Life Cycle Analysis for Biofuel Pellet Production on Reclaimed Mountain Top Coal Mining Sites in Pike County, Kentucky
Mountaintop coal mining and valley filling drastically disturbs soils and removes essentially all soil organic carbon (SOC) from sites. Growing crops for biofuels on these marginal lands could be a practical way to sequester and offset carbon emissions from coal production and consumption. A life cycle model was developed to quantify the initial carbon density of the site and to determine the fuel to energy ratio, and the carbon benefits and losses associated with biofuel production on a reclaimed grassland mine site in Pike County Kentucky which was recently planted with several experimental biofuels crops-- corn, switchgrass, miscanthus, cottonwood, sycamore and black locust. The model defines “Carbon benefits” as CO2 emissions avoided from fossil fuels and carbon sequestered if uptake rate is greater than reclaimed grassland rate. “Carbon losses” are CO2 emissions from production and carbon not sequestered if uptake rate is lower than reclaimed grassland rate. A 65% crop yield was assumed for all crops, and further long-term research is needed to constrain this estimate. Model inputs include crop production on the reclaimed mine sites, transported to pelleting station, pelletized, transported by truck to a river terminal, and transported by barge to coal plants to be burned for electricity. Initial carbon density is determined by collecting soil samples and determining the percentage of SOC using carbon 13 isotopic signatures. The SOC uptake rate of these crops is unknown, so rates less than, equal to and greater than reclaimed grassland and forest rates were used to provide a range of potential C sequestration rates associated with soils. A long-term soil sampling project has also been established to constrain these estimates. The initial carbon density of the site was 11.6 Mg/ha.
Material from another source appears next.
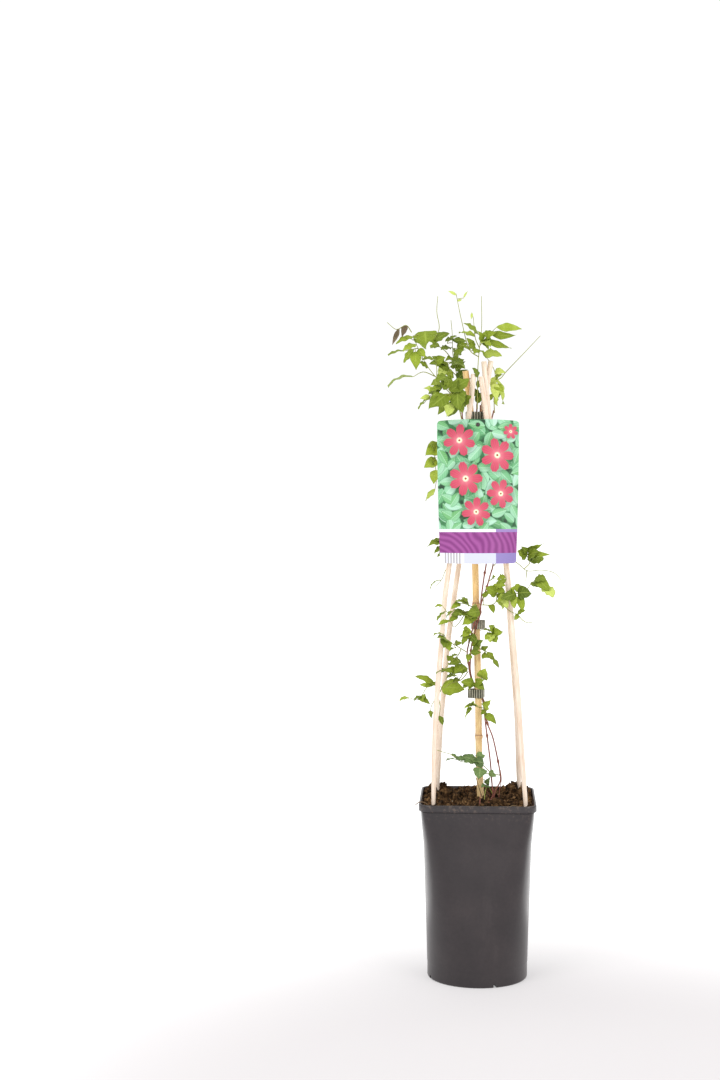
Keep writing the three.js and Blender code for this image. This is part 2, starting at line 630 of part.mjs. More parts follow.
// The outline of a tape drawn tight round a bundle of round things.
function tapeOutline(rounds, offset) {
  const hull = new THREE.Path(Array.from({ length: 48 }, (_, j) => {
    const angle = (j / 48) * Math.PI * 2;
    const way = new THREE.Vector2(Math.cos(angle), Math.sin(angle));
    const reach = (round) => round.x * way.x + round.y * way.y + round.radius;
    const outermost = rounds.reduce((best, round) => (reach(round) > reach(best) ? round : best));
    return new THREE.Vector2(outermost.x, outermost.y).addScaledVector(way, outermost.radius + offset);
  }));
  hull.closePath();
  return hull.getSpacedPoints(tieRibs * 2).slice(0, -1);
}

function makeTie(rounds, z) {
  const ridges = tapeOutline(rounds, tieClear + tieThick + tieRib);
  const valleys = tapeOutline(rounds, tieClear + tieThick);
  const shape = new THREE.Shape(ridges.map((p, j) => (j % 2 ? p : valleys[j])));
  shape.holes.push(new THREE.Path(tapeOutline(rounds, tieClear).reverse()));
  const band = new THREE.ExtrudeGeometry(shape, { depth: tieHeight, bevelEnabled: false });
  return geometryOf(solid(band.translate(0, 0, z - tieHeight / 2)));
}

// Where a cane or stem runs through a tie: its section at the tie's lower edge, middle and top.
function through(route, z, radius) {
  return [-0.55, 0, 0.55].map((share) => {
    const { x, y } = centreAt(route, z + share * tieHeight);
    return { x, y, radius };
  });
}

// --- Label ---

function makeLabel() {
  const columns = 9;
  const heights = [0, 0.024, 0.35, 0.68, 0.976, 1];
  const grid = [];
  const normals = [];
  for (const share of heights) {
    const height = labelTop - labelBottom;
    const inset = cornerInset(Math.min(share, 1 - share) * height);
    const row = [];
    const facing = [];
    for (let j = 0; j < columns; j += 1) {
      const across = (j / (columns - 1)) * 2 - 1;
      row.push(labelPoint(across * (labelWidth / 2 - inset), share));
      facing.push(labelNormal(across * (labelWidth / 2 - inset), share));
    }
    grid.push(row);
    normals.push(facing);
  }
  const hole = new THREE.CylinderGeometry(labelHole.radius, labelHole.radius, 20, 12);
  return without(sheet(grid, normals, labelThick), [hole.translate(labelHole.x, -15, labelHole.z)]);
}

function cornerInset(fromEnd) {
  const short = Math.max(0, labelCorner - fromEnd);
  return labelCorner - Math.sqrt(labelCorner ** 2 - short ** 2);
}

// The card is nearly flat at the top and bows forward in the middle towards its lower edge.
function labelBend(share) {
  const angle = THREE.MathUtils.lerp(labelArc.low, labelArc.high, share);
  const edge = THREE.MathUtils.lerp(labelEdge.low, labelEdge.high, share);
  return { angle, radius: labelWidth / 2 / angle, edge };
}

function labelPoint(along, share) {
  const { angle, radius, edge } = labelBend(share);
  const turn = along / radius;
  const crown = labelCrown * share * (1 - (2 * along / labelWidth) ** 2);
  const z = THREE.MathUtils.lerp(labelBottom, labelTop, share) + crown;
  const x = Math.sin(turn) * radius + labelCentre;
  const forward = (Math.cos(turn) - Math.cos(angle)) * radius;
  return new THREE.Vector3(x, edge - forward, z);
}

function labelNormal(along, share) {
  const turn = along / labelBend(share).radius;
  return new THREE.Vector3(Math.sin(turn), -Math.cos(turn), 0);
}

function makePin() {
  const profile = [[0, -1.2], [1.4, -1.2], [2.4, -0.6], [2.4, 0], [1.4, 0], [1.4, 11], [0, 11]];
  const pin = new THREE.LatheGeometry(profile.map(([r, y]) => new THREE.Vector2(r, y)), 12);
  const front = labelPoint(labelHole.x - labelCentre, 0.975).y - labelThick / 2 - gap * 2;
  return geometryOf(solid(pin.translate(labelHole.x, front, labelHole.z)));
}

// --- Leaves ---

// Blade outlines: the share of the length and the half width there, as a share of the width.
const toothedBlade = [[0, 0.14], [0.22, 0.86], [0.5, 1], [0.62, 0.7], [1, 0.05]];
const smallBlade = [[0, 0.2], [0.3, 0.95], [0.6, 0.8], [1, 0.08]];

function bladeFrame(base, tip, turn) {
  const along = tip.clone().sub(base).normalize();
  const lean = Math.sin(base.x * 0.9 + base.z * 0.37) * bladeLean;
  const light = new THREE.Vector3(0, -1, 0.6);
  const facing = light.clone().addScaledVector(along, -along.dot(light));
  facing.normalize().applyAxisAngle(along, THREE.MathUtils.degToRad(turn + lean));
  const side = new THREE.Vector3().crossVectors(along, facing);
  return { along, facing, side };
}

// A leaflet: its blade and its own short stalk, which starts at the root on the main stalk. The
// short stalk is the blade's first strip or, where the blade turns back over it, a thin bar.
function leaflet(stalks, [basePoint, tipPoint, width, turn = 0]) {
  const base = vector(basePoint);
  const tip = vector(tipPoint);
  const root = nearest(stalks, base);
  if (base.distanceTo(root) < shortestPetiole) {
    base.copy(root);
  }
  const { along, facing, side } = bladeFrame(base, tip, turn);
  const steps = width > foldedWidth ? [-1, 0, 1] : [-1, 1];
  const length = base.distanceTo(tip);
  const grid = (width > toothedWidth ? toothedBlade : smallBlade).map(([share, half]) => {
    const middle = base.clone().lerp(tip, share)
      .addScaledVector(facing, length * bladeArch * share * (1 - share));
    return steps.map((across) => middle.clone()
      .addScaledVector(side, across * half * width / 2)
      .addScaledVector(facing, Math.abs(across) * half * width * bladeFold));
  });
  const normals = grid.map((row) => row.map(() => facing));
  if (base.equals(root)) {
    return [sheet(grid, normals, bladeThick)];
  }
  const way = base.clone().sub(root).normalize();
  root.addScaledVector(way, -petioleSink);
  if (way.dot(along) < 0.1) {
    const inside = base.clone().addScaledVector(along, 1);
    const petiole = bar(new THREE.LineCurve3(root, inside), () => petioleHalf, 3, 1);
    return [sheet(grid, normals, bladeThick), petiole];
  }
  const across = new THREE.Vector3().crossVectors(way, facing).normalize();
  across.multiplyScalar(Math.sign(across.dot(side)) || 1);
  const lift = new THREE.Vector3().crossVectors(across, way);
  lift.multiplyScalar(Math.sign(lift.dot(facing)) || 1);
  grid.unshift(steps.map((step) => root.clone().addScaledVector(across, step * petioleHalf)));
  normals.unshift(steps.map(() => lift));
  return [sheet(grid, normals, bladeThick)];
}

function stalkSteps(curve) {
  return Math.max(2, Math.round(curve.getLength() / 15));
}

// The point nearest to a place on the straight lengths that the bars along these curves are made of.
function nearest(curves, place) {
  const found = curves.flatMap((curve) => {
    const stops = curve.getSpacedPoints(stalkSteps(curve));
    return stops.slice(1).map((stop, i) => new THREE.Line3(stops[i], stop)
      .closestPointToPoint(place, true, new THREE.Vector3()));
  });
  return found.reduce((best, p) => (p.distanceTo(place) < best.distanceTo(place) ? p : best));
}

// The first stalk starts just clear of the stem that it grows from.
function besideStem(route) {
  const start = vector(route[0]);
  const root = nearest(stemCurves, start);
  const away = start.clone().sub(root).normalize();
  const clear = root.addScaledVector(away, stemRadius + stalkRadius + gap);
  return [clear.toArray(), ...route.slice(1)];
}

function leafySpray({ stalks, leaflets }, rooted) {
  const curves = [smooth(rooted ? besideStem(stalks[0]) : stalks[0])];
  for (const [start, ...rest] of stalks.slice(1)) {
    curves.push(smooth([nearest(curves, vector(start)).toArray(), ...rest]));
  }
  const bars = curves.map((curve) => bar(curve, (share) => stalkRadius - 0.2 * share, 3,
    stalkSteps(curve)));
  return joined([...bars, ...leaflets.flatMap((each) => leaflet(curves, each))]);
}

// --- Assembly ---

add('pot', makePot(), materials.pot);

// What stands in the pot is made square to it and then turned a little.
function turned(geometry) {
  return geometry.rotateZ(THREE.MathUtils.degToRad(standTurn));
}

const holes = [
  ...Object.values(caneRoutes).map((route) => makeCane(lowered(route), gap)),
  makeBamboo(lowered(bambooRoute), gap),
  ...mainStems.map((route) => stemBar(smooth(lowered(route)), gap)),
];
add('soil', makeSoil(holes.map(turned)), materials.soil);

for (const [name, route] of Object.entries(caneRoutes)) {
  add(name, turned(makeCane(route, 0)), materials.cane);
}
add('bamboo_cane', turned(makeBamboo(bambooRoute, 0)), materials.bamboo);
add('stems', turned(joined(stemCurves.map((curve) => stemBar(curve, 0)))), materials.stem);

const [lowerTieZ, upperTieZ, topTieZ] = [335, 416.5, 661];
const climbing = (z) => mainStems.flatMap((route) => through(route, z, stemRadius));
add('tie_lower', turned(makeTie([...through(bambooRoute, lowerTieZ, bambooRadius),
  ...climbing(lowerTieZ), { x: -8, y: 1, radius: 2 }], lowerTieZ)), materials.tie);
add('tie_upper', turned(makeTie([...through(bambooRoute, upperTieZ, bambooRadius),
  { x: 4.5, y: 0, radius: 2 }], upperTieZ)), materials.tie);
add('tie_top', turned(makeTie([...through(bambooRoute, topTieZ, bambooTopRadius), ...climbing(topTieZ),
  ...through(caneRoutes.cane_back_left, topTieZ, caneRadius)], topTieZ)), materials.tie);

add('label', turned(makeLabel()), materials.label);
add('label_pin', turned(makePin()), materials.pin);

for (const [name, spray] of Object.entries(shoots)) {
  add(name, turned(leafySpray(spray, true)), materials.leaf);
}
add('withered_leaf', turned(leafySpray(witheredLeaf, false)), materials.withered);

export default group;
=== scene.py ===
import json
import math
import random

import bmesh
import bpy
from mathutils import Matrix, Quaternion, Vector, noise
from mathutils.geometry import intersect_point_line

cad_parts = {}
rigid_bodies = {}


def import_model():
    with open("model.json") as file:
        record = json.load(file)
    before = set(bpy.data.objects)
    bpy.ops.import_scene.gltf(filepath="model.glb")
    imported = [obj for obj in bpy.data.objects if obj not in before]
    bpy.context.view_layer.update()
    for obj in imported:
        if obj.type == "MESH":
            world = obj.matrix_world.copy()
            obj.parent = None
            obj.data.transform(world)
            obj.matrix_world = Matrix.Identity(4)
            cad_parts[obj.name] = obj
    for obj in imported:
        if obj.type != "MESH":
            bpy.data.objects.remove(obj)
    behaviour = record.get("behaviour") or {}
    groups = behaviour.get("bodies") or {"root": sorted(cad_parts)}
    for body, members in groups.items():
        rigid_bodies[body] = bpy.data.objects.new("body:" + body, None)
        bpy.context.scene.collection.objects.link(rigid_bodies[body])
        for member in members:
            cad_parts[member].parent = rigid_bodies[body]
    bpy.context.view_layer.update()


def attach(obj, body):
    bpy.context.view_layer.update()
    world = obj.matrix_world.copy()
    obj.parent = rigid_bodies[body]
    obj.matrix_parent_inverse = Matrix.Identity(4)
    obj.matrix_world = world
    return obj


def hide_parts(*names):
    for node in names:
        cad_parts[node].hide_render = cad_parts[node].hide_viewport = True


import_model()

# A young climbing clematis in a square-topped pot, on a bamboo cane inside four thin canes.
# Places and sizes are in millimetres until a mesh is made, which is in metres.

scene = bpy.context.scene
mm = 0.001
standTurn = 3.66  # how far the canes and the plant stand turned in the pot, degrees


# small helpers

def blend(low, high, share):
    return low + (high - low) * share


def circleTurns(count):
    return [j / count * 2 * math.pi for j in range(count)]


def ease(value, low, high):
    share = min(1, max(0, (value - low) / (high - low)))
    return share * share * (3 - 2 * share)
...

All crops had fuel to energy ratios greater than one and positive carbon savings if the SOC uptake rate was equal to the reclaimed grassland uptake rate. Crops with higher yields had greater fuel to energy ratios and greater carbon savings. The model heavily relied on estimates because of missing or inconclusive literature dealing with yields, pellet processing and SOC uptake rates. Results suggest promise for biofuel production however more refined measurements are needed for more conclusive results.
Alice Jones, Katie Young, James F. Fox, and J. Campbell. "Life Cycle Analysis for Biofuel Pellet Production on Reclaimed Mountain Top Coal Mining Sites in Pike County, Kentucky" Geological Society of America, Northeastern Section, 46th annual meeting; Geological Society of America Annual Meeting. Denver, Colorado. Nov. 2010.